# Given data start
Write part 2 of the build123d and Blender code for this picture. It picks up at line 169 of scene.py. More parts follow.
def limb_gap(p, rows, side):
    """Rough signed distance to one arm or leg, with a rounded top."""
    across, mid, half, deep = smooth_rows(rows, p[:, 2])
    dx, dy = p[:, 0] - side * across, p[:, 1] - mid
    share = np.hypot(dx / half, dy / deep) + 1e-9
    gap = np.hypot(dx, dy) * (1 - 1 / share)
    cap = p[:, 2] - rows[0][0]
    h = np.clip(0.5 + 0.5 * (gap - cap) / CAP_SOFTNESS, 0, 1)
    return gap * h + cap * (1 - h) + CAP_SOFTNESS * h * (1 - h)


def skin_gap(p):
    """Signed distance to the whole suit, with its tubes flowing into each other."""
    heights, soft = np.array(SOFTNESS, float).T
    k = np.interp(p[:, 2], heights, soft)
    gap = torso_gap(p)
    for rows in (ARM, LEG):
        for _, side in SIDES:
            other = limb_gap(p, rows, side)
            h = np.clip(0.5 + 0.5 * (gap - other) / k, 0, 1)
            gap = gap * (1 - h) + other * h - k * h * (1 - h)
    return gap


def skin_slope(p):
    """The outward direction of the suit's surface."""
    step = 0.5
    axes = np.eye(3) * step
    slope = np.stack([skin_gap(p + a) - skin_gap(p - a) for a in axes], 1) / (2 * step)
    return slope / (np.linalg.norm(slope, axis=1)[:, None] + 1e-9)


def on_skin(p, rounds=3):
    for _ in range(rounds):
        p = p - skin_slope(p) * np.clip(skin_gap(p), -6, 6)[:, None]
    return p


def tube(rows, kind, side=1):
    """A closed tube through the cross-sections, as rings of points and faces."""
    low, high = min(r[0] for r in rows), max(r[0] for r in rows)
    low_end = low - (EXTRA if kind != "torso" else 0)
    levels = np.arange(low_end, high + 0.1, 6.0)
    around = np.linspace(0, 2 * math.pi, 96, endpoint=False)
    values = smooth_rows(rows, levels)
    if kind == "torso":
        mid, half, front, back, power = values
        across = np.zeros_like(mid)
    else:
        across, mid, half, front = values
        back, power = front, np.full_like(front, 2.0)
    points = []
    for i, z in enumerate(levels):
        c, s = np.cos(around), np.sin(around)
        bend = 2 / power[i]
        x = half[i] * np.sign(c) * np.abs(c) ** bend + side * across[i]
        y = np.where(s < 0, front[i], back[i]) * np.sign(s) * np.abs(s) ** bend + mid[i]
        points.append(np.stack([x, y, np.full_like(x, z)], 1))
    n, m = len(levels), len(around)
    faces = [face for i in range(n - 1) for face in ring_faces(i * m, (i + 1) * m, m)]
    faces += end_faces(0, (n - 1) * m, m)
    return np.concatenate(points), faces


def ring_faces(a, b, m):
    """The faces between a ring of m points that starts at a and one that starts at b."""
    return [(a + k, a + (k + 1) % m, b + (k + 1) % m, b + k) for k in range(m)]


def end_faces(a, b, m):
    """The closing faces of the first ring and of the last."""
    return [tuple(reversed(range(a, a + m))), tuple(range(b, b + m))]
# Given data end
# Given data start
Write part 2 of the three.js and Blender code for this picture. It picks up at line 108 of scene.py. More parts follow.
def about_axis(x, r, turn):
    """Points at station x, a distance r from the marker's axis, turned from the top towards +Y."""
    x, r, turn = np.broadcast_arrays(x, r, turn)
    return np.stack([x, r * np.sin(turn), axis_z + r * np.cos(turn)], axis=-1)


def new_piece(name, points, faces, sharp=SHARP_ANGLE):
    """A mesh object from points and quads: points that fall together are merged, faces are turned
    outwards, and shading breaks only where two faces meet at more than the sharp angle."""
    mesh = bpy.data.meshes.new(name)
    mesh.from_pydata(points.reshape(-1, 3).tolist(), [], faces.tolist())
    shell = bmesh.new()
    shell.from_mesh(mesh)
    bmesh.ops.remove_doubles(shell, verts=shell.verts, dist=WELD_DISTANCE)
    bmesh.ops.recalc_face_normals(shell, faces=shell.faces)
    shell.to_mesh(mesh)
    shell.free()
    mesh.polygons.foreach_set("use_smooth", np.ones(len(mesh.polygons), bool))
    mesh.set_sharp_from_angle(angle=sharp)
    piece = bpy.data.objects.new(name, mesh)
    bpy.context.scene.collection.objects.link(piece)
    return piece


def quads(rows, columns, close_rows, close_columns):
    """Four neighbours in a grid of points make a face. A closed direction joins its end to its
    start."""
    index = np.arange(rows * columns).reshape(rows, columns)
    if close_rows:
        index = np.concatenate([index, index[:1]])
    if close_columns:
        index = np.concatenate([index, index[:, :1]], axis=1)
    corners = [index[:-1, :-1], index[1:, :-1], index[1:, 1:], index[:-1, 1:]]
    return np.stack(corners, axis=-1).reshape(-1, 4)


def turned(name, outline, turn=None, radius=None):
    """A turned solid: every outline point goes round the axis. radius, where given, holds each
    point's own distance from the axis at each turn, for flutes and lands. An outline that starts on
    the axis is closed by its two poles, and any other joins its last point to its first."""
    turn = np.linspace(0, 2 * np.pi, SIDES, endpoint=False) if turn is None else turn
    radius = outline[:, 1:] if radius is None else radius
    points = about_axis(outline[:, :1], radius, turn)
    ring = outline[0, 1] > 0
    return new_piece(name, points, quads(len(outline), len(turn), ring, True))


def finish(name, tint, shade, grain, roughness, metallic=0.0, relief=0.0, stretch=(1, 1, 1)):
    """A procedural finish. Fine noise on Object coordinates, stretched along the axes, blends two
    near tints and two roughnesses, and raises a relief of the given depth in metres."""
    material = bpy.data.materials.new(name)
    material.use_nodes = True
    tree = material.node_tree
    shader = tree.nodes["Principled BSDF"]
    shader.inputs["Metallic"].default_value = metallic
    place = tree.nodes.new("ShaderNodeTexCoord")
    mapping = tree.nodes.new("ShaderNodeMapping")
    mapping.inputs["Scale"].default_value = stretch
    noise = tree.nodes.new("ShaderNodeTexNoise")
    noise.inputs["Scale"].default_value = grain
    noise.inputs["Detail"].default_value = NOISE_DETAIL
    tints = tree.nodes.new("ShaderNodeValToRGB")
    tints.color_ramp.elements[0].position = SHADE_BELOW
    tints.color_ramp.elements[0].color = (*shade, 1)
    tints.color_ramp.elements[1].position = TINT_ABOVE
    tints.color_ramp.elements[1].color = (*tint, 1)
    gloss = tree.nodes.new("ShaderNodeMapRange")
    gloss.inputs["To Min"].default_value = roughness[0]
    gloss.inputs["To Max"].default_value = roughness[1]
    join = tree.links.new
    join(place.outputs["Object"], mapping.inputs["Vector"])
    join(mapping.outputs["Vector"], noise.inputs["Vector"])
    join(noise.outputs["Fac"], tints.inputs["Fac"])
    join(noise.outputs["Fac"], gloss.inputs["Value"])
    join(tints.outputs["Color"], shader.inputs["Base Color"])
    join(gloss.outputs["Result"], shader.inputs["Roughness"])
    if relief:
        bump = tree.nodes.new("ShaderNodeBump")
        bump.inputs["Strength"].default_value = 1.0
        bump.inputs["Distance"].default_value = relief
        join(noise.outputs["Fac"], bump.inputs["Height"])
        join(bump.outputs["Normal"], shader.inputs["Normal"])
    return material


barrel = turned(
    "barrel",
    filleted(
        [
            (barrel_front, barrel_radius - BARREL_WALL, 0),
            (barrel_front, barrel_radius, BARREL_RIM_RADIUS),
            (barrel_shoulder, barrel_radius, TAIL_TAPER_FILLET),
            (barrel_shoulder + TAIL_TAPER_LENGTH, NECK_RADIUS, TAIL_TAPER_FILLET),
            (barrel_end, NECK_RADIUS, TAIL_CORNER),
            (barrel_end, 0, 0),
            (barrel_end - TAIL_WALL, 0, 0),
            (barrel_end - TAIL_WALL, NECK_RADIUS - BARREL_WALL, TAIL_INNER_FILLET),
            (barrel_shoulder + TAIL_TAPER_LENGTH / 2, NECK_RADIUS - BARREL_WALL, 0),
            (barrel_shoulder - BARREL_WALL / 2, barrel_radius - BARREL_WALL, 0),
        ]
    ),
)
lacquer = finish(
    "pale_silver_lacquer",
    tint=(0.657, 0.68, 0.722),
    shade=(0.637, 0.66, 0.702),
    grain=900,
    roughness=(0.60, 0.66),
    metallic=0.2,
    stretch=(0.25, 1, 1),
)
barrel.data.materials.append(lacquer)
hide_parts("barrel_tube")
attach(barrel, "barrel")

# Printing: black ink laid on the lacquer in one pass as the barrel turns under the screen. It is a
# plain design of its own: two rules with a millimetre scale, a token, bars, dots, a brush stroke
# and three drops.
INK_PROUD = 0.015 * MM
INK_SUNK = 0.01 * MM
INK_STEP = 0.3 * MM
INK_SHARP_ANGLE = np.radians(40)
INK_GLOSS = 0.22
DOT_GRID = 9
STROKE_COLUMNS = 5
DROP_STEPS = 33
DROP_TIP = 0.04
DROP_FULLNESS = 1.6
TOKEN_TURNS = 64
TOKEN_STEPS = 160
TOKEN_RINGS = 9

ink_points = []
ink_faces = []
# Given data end
# Given data start
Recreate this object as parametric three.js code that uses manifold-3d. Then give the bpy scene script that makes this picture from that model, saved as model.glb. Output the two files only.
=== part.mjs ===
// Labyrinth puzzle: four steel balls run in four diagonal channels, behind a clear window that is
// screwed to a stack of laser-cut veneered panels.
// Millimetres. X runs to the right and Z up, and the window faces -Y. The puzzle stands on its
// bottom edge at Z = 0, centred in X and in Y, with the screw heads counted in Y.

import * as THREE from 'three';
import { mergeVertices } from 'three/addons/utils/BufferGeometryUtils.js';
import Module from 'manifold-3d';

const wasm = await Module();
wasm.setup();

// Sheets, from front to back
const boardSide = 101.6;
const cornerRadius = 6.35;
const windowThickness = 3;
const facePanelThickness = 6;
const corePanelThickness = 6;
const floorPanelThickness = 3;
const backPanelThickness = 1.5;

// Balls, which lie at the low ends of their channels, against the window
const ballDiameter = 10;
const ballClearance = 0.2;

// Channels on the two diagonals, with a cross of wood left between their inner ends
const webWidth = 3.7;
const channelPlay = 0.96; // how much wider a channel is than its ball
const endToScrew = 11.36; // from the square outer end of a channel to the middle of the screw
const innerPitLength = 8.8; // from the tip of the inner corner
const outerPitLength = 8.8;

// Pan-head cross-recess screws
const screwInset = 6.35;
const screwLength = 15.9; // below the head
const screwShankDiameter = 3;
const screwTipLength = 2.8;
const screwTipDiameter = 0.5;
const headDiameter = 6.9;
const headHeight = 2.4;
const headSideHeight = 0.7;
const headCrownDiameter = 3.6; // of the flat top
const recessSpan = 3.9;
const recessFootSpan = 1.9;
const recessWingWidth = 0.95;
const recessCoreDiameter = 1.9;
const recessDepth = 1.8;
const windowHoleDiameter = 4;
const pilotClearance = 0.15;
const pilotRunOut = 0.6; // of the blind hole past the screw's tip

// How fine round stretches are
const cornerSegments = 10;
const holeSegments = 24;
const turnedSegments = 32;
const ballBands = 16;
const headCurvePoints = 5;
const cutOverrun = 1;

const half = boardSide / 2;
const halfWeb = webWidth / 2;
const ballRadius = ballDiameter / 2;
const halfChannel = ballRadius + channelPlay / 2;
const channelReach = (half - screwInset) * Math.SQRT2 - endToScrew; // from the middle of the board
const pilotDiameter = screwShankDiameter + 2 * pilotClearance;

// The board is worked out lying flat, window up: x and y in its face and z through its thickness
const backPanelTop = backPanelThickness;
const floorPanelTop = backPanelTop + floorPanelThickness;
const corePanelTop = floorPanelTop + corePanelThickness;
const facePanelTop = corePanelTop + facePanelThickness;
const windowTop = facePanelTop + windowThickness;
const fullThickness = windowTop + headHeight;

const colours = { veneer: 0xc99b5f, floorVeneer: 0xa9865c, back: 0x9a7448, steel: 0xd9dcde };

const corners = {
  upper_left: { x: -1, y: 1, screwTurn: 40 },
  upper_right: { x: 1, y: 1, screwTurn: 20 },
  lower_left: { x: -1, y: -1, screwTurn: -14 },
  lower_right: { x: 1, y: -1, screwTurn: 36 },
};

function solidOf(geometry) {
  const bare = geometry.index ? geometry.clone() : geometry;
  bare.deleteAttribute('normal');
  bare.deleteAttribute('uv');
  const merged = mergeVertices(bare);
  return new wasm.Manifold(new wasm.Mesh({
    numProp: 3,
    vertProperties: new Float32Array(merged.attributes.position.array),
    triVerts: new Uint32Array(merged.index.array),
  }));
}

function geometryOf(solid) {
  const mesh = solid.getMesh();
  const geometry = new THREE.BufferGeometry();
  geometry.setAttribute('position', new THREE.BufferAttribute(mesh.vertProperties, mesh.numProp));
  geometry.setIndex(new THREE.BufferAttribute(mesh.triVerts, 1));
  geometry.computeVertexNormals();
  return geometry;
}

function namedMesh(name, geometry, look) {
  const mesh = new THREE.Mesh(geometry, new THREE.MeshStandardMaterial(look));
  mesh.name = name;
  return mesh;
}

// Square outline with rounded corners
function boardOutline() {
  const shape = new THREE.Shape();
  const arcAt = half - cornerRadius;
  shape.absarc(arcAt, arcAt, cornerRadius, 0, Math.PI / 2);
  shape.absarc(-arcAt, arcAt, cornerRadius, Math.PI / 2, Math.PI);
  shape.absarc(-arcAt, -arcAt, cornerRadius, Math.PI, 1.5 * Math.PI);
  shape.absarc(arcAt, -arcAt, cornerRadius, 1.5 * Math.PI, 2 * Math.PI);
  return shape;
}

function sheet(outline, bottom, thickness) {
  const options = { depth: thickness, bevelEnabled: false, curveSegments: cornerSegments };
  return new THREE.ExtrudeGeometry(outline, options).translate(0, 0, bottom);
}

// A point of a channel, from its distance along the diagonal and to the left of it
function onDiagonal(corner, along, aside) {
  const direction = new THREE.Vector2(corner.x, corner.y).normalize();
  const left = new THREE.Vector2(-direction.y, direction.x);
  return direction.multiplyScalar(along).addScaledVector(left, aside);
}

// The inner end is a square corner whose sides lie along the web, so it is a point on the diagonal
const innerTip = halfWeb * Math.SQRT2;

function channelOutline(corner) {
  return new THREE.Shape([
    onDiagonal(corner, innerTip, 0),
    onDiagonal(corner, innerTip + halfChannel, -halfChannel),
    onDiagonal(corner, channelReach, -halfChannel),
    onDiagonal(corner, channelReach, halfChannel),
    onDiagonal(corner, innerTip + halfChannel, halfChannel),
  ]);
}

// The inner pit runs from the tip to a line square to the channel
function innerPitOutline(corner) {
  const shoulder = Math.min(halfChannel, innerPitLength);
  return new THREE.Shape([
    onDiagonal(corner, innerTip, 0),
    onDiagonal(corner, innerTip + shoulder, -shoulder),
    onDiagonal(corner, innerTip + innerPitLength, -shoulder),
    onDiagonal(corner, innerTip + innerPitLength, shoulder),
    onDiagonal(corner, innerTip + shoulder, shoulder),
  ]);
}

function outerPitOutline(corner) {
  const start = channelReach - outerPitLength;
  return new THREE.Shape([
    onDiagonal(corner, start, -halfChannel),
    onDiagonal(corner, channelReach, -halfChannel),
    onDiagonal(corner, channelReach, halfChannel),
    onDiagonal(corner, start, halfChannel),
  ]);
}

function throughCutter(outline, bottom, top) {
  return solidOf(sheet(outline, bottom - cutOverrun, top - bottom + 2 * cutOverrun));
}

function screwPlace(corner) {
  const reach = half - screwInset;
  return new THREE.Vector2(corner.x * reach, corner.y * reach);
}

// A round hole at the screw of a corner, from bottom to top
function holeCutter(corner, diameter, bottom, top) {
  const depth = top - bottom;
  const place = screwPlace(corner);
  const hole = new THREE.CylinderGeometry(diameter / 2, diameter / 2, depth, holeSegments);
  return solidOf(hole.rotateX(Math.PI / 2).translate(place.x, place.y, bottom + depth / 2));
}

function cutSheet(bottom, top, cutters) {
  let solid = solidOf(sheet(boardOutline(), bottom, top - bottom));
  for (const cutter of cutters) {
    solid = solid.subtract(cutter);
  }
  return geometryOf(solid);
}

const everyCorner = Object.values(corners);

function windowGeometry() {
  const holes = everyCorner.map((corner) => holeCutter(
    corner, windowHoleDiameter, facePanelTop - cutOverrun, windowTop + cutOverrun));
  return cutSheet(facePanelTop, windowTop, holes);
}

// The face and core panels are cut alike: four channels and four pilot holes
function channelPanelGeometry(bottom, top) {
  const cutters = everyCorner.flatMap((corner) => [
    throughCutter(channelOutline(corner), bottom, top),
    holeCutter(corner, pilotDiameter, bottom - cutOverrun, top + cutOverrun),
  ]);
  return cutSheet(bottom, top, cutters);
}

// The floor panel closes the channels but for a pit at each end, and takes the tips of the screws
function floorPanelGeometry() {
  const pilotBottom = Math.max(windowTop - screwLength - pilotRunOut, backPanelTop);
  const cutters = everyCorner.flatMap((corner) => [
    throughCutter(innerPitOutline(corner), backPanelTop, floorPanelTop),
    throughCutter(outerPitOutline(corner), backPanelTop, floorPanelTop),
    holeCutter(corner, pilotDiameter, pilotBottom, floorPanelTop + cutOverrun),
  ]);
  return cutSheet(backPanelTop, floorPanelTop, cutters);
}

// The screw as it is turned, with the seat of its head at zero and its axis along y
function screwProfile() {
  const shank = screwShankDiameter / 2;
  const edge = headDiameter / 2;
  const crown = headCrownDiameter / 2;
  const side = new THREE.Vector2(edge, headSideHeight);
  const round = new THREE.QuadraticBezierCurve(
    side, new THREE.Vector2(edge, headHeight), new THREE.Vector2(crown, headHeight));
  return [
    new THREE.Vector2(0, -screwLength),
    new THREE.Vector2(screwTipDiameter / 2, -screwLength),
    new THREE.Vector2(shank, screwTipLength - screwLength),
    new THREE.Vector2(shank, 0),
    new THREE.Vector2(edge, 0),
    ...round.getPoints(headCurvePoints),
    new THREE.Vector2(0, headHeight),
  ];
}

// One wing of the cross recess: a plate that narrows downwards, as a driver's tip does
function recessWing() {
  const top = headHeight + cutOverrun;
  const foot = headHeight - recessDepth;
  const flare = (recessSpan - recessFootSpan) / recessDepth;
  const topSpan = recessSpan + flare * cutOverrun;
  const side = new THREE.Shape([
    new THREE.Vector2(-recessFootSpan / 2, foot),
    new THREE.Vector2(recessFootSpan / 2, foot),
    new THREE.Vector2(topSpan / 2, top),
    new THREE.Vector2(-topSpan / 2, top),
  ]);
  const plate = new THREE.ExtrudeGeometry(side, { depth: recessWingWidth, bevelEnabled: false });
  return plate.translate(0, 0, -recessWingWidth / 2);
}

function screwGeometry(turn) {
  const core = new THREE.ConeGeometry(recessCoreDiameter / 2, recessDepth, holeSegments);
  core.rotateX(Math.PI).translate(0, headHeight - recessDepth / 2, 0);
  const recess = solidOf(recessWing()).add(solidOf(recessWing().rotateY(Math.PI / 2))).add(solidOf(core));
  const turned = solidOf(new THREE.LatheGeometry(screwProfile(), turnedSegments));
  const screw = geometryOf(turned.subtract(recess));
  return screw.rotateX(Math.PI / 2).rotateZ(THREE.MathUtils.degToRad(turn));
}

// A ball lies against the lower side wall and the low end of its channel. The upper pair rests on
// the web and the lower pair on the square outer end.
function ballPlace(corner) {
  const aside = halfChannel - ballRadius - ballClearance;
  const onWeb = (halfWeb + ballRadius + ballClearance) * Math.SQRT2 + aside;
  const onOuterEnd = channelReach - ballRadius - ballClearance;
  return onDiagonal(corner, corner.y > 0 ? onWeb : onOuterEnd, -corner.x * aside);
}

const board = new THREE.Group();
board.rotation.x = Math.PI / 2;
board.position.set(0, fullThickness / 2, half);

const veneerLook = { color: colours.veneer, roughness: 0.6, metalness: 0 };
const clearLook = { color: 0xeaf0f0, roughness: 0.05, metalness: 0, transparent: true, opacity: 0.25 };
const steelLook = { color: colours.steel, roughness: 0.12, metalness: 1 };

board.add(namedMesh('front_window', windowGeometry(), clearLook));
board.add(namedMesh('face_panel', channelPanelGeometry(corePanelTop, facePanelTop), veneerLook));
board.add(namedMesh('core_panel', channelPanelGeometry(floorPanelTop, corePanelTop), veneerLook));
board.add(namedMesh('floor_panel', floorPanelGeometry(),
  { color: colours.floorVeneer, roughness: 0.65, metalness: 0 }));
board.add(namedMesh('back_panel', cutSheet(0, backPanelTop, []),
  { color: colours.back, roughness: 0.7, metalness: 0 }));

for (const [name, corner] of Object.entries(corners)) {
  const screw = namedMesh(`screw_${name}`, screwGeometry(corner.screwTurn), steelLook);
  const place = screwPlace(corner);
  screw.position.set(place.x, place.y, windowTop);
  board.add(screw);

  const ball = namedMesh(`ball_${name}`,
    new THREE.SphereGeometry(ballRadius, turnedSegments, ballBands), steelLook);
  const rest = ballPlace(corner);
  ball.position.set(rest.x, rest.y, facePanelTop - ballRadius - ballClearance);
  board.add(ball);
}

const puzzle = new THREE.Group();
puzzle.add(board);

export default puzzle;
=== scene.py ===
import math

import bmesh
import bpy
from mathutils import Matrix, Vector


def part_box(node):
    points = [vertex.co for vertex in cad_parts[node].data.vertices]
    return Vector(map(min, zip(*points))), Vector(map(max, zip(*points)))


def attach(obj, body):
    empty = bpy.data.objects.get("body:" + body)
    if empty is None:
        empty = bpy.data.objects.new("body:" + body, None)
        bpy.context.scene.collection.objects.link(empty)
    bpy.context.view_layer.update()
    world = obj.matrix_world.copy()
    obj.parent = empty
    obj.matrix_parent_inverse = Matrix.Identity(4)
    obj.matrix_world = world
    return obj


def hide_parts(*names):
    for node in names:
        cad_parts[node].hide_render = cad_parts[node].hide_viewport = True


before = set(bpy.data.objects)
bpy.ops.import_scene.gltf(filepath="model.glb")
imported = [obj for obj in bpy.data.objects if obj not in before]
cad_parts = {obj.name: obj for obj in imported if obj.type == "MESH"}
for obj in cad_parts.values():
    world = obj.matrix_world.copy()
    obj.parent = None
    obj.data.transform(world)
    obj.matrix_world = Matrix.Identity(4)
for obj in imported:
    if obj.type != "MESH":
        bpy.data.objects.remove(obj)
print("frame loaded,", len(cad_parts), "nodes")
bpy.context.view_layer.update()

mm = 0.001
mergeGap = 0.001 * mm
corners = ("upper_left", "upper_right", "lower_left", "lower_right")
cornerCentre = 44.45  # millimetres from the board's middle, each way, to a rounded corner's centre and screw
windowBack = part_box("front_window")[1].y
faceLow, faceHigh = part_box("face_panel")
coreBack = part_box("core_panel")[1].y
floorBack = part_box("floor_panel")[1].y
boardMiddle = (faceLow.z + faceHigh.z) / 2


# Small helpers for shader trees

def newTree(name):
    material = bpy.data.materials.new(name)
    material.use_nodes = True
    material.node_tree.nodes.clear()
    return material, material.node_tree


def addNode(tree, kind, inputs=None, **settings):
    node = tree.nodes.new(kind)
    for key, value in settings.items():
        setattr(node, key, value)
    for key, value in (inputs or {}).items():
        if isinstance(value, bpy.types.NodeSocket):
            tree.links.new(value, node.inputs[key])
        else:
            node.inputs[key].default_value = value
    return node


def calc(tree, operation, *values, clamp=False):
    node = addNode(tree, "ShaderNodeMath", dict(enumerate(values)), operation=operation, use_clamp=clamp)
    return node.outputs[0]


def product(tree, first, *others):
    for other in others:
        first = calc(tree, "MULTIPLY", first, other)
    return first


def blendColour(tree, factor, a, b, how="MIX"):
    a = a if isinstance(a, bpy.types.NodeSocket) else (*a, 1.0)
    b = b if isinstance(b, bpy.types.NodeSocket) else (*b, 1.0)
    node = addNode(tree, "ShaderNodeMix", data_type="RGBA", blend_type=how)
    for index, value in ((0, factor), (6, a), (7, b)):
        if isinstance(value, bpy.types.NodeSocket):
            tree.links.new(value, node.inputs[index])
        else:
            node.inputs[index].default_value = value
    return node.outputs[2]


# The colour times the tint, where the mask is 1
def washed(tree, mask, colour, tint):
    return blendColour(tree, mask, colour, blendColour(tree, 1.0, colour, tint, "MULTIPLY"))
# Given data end
*What the task requires*:
Return exactly the lines from the line that has "for (const [name, corner]" to the line that has "imported = [obj", both of them included.

*Answer to this exercise*:
for (const [name, corner] of Object.entries(corners)) {
  const screw = namedMesh(`screw_${name}`, screwGeometry(corner.screwTurn), steelLook);
  const place = screwPlace(corner);
  screw.position.set(place.x, place.y, windowTop);
  board.add(screw);

  const ball = namedMesh(`ball_${name}`,
    new THREE.SphereGeometry(ballRadius, turnedSegments, ballBands), steelLook);
  const rest = ballPlace(corner);
  ball.position.set(rest.x, rest.y, facePanelTop - ballRadius - ballClearance);
  board.add(ball);
}

const puzzle = new THREE.Group();
puzzle.add(board);

export default puzzle;
=== scene.py ===
import math

import bmesh
import bpy
from mathutils import Matrix, Vector


def part_box(node):
    points = [vertex.co for vertex in cad_parts[node].data.vertices]
    return Vector(map(min, zip(*points))), Vector(map(max, zip(*points)))


def attach(obj, body):
    empty = bpy.data.objects.get("body:" + body)
    if empty is None:
        empty = bpy.data.objects.new("body:" + body, None)
        bpy.context.scene.collection.objects.link(empty)
    bpy.context.view_layer.update()
    world = obj.matrix_world.copy()
    obj.parent = empty
    obj.matrix_parent_inverse = Matrix.Identity(4)
    obj.matrix_world = world
    return obj


def hide_parts(*names):
    for node in names:
        cad_parts[node].hide_render = cad_parts[node].hide_viewport = True


before = set(bpy.data.objects)
bpy.ops.import_scene.gltf(filepath="model.glb")
imported = [obj for obj in bpy.data.objects if obj not in before]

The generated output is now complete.